Das cinco fases do luto, a primeira é a negação, a segunda é a raiva e, reza a psicologia, antes da aceitação há que passar pelos estágios da negociação e da depressão.
A julgar pela reação de petistas ao desempenho ruim do partido nas eleições municipais, ainda prevalece entre eles a negação. Embora existam manifestações de raiva, tentativas de negociar com a situação adversa e os deprimidos (se houver) não mostrem a sua face, no conjunto o PT dá sinais de quanto é difícil aceitar que o partido perdeu relevância e já não é o dono da bola no campo de esquerda.
Ninguém, partido, político ou indivíduo, gosta de admitir derrotas, não obstante seja esse o ponto de partida para o início de qualquer recuperação. No terreno das autocríticas francas é que são semeadas as soluções. O PT vem se recusando a enfrentar seus fantasmas desde que se sentou no banco dos réus dos escândalos de corrupção, perdeu o comando do poder central e entrou em estado de desprestígio junto à sociedade.

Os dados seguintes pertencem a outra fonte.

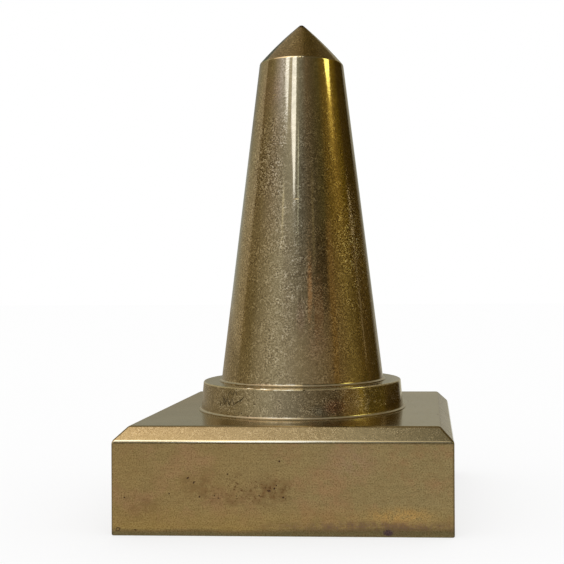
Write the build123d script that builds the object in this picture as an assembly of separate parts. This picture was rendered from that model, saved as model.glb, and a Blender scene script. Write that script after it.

De lá para cá recebeu inúmeros recados da população, sendo o mais recente — não necessariamente o último, se persistir no vacilo — das urnas municipais deste ano: ficou sem prefeitos nas capitais e reduzido a estar à frente de cidades correspondentes a 3% do eleitorado nacional. Essa proporção já foi de 19%, mais do que os cerca de 16% obtidos agora pelo PSDB, primeiro colocado nesse quesito entre os partidos.
“Nada, a não ser o autoengano, impede o partido de voltar a ter a importância que já teve na política”
E como reagiu o PT? Seu líder maior, Luiz Inácio da Silva, não deu uma palavra ao público. Relativamente recolhido esteve durante a campanha, completamente recolhido ficou ao menos até quatro dias após a divulgação dos resultados, quando escrevo. Lula não avalizou as manifestações dos defensores da autocrítica (os mesmos, habitualmente ignorados), tampouco disse qual a avaliação dele ou indicou o rumo a tomar.
Não houve tempo ainda para uma análise mais precisa? O argumento valeria caso a trajetória descendente não tivesse sido sinalizada há uns quinze anos e se aprofundado há pelo menos quatro, a partir do impeachment de Dilma Rousseff. A ida ao segundo turno em 2018 deve-se a uma situação anômala, a um pico de polarização que parece ter cansado o eleitor. A corda não cedeu, mas afrouxou-se. Voltará a ficar esticada quando o próximo processo eleitoral pegar velocidade, mas o PT não será mais o centro de gravidade.
Não ajudam a insistência no culto à personalidade de Lula, o discurso persecutório como forma de fugir às próprias responsabilidades e o aguardo de que o circo pegue fogo na esperança de, assim, voltar a brilhar num ambiente de conflito permanente sem precisar prestar contas internas e externas das mazelas que produziu para si.
Nada, a não ser a reverência ao autoengano, impede que o PT volte a ter o protagonismo de antes. Afinal, é como se diz: na política o fundo do poço tem mola. Mas ela só funciona mediante a rendição seguida de impulso e esforço.